● **Written problem**
Begin with the first line of the listing and quote every line through the one containing "import Sketcher"; give only those lines.
..........
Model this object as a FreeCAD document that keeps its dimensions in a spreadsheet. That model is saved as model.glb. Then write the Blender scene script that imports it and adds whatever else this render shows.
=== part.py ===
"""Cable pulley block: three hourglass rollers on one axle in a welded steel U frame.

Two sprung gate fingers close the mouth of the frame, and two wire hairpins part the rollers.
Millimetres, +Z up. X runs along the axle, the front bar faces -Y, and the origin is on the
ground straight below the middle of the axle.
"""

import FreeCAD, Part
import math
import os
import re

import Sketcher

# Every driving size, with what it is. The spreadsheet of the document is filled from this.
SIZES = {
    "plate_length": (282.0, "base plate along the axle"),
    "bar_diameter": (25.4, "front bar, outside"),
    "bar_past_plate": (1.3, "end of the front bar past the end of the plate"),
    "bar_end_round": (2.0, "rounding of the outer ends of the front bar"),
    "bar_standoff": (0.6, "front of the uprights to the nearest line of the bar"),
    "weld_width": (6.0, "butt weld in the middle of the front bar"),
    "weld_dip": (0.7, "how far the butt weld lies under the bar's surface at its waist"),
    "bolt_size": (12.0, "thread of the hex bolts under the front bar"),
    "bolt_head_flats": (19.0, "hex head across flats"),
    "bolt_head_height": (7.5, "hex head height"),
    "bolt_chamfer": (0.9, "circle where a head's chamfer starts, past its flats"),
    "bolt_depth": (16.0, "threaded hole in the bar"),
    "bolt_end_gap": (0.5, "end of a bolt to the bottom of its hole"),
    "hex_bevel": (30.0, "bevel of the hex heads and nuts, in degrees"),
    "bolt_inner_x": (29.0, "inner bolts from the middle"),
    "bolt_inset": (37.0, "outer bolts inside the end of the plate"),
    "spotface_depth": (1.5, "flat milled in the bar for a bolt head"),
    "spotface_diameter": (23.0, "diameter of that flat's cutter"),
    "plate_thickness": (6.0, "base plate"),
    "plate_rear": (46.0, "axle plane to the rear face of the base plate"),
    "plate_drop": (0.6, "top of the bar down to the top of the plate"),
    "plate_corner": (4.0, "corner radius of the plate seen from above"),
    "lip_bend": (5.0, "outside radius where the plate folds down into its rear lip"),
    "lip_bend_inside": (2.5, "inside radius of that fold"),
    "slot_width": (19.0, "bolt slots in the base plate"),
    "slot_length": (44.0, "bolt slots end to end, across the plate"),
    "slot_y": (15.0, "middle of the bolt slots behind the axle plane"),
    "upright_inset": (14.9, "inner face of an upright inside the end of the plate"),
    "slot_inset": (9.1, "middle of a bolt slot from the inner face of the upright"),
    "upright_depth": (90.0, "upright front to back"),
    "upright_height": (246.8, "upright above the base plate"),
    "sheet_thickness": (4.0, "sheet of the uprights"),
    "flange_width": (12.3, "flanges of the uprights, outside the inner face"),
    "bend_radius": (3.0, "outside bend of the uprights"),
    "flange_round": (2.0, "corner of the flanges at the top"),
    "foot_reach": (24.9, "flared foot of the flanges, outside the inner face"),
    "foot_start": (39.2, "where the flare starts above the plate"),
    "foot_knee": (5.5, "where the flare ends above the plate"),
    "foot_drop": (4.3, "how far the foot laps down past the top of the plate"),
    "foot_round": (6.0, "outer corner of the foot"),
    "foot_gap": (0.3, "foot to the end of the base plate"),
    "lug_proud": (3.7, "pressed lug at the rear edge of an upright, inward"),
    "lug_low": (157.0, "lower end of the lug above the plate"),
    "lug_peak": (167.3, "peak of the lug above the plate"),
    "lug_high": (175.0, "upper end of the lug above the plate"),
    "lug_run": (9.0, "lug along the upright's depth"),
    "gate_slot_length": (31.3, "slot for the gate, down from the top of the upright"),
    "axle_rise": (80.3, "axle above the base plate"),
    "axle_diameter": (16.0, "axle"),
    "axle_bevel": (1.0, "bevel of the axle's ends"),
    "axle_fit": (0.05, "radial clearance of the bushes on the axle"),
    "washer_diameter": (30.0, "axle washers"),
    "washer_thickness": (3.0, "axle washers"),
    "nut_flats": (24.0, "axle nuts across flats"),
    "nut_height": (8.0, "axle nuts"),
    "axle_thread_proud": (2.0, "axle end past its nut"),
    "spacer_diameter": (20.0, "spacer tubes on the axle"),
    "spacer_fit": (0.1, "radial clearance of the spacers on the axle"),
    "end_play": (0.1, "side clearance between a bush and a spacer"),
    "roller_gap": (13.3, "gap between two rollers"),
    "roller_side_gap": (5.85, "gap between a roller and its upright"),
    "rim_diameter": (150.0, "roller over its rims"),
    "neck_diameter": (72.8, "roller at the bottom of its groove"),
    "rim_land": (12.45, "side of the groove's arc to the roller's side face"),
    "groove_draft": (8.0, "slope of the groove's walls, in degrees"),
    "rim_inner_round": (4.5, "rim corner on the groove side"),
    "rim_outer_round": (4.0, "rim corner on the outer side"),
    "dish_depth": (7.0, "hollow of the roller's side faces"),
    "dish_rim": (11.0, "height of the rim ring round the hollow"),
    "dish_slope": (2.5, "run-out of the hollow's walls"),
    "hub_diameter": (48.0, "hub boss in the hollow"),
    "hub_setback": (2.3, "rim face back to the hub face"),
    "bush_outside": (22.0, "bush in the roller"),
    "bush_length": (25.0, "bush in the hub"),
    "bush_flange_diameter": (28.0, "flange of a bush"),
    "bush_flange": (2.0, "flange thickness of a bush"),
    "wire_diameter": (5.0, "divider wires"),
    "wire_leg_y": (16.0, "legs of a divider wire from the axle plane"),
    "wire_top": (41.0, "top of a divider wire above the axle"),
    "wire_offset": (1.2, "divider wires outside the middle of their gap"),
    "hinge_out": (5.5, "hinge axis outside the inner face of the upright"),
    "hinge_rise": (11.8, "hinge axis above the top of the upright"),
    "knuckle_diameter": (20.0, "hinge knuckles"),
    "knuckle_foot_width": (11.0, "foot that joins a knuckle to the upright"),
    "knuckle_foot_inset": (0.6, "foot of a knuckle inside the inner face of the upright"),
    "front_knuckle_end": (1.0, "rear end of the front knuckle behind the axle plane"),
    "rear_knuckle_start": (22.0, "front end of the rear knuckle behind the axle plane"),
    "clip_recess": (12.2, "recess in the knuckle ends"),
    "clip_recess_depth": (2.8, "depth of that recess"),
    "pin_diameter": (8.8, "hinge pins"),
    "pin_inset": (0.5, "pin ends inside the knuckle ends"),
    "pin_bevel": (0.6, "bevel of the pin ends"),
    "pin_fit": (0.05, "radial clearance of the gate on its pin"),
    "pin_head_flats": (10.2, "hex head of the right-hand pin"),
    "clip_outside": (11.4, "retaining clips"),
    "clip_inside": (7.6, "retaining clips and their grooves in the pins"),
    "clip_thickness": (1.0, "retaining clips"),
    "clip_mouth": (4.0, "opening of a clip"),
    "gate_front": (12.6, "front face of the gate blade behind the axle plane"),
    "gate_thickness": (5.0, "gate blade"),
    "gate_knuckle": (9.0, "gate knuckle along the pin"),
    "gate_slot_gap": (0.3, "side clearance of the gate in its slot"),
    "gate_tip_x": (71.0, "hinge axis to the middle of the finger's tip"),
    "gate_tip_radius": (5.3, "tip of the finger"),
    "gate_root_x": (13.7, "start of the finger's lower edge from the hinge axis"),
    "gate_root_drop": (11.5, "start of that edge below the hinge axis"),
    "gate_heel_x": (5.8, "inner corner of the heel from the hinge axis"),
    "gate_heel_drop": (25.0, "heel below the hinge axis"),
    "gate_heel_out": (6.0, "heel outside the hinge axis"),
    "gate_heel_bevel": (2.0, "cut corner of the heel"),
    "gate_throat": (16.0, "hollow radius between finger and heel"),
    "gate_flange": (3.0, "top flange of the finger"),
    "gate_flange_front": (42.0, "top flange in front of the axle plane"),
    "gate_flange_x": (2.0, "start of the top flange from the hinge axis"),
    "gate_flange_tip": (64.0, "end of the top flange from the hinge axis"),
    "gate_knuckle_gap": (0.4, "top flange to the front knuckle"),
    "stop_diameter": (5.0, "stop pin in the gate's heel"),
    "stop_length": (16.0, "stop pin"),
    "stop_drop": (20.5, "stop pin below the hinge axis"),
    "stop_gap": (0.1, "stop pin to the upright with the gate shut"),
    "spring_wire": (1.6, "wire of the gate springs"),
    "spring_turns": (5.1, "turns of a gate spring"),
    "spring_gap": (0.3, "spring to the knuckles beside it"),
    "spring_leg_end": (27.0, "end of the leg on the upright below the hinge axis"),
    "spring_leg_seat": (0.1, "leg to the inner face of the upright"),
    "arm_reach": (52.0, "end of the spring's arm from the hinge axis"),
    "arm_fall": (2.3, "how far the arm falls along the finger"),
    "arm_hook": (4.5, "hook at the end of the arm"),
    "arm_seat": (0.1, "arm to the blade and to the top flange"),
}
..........
● **Final result**
Model this object as a FreeCAD document that keeps its dimensions in a spreadsheet. That model is saved as model.glb. Then write the Blender scene script that imports it and adds whatever else this render shows.
=== part.py ===
"""Cable pulley block: three hourglass rollers on one axle in a welded steel U frame.

Two sprung gate fingers close the mouth of the frame, and two wire hairpins part the rollers.
Millimetres, +Z up. X runs along the axle, the front bar faces -Y, and the origin is on the
ground straight below the middle of the axle.
"""

import FreeCAD, Part
import math
import os
import re

import Sketcher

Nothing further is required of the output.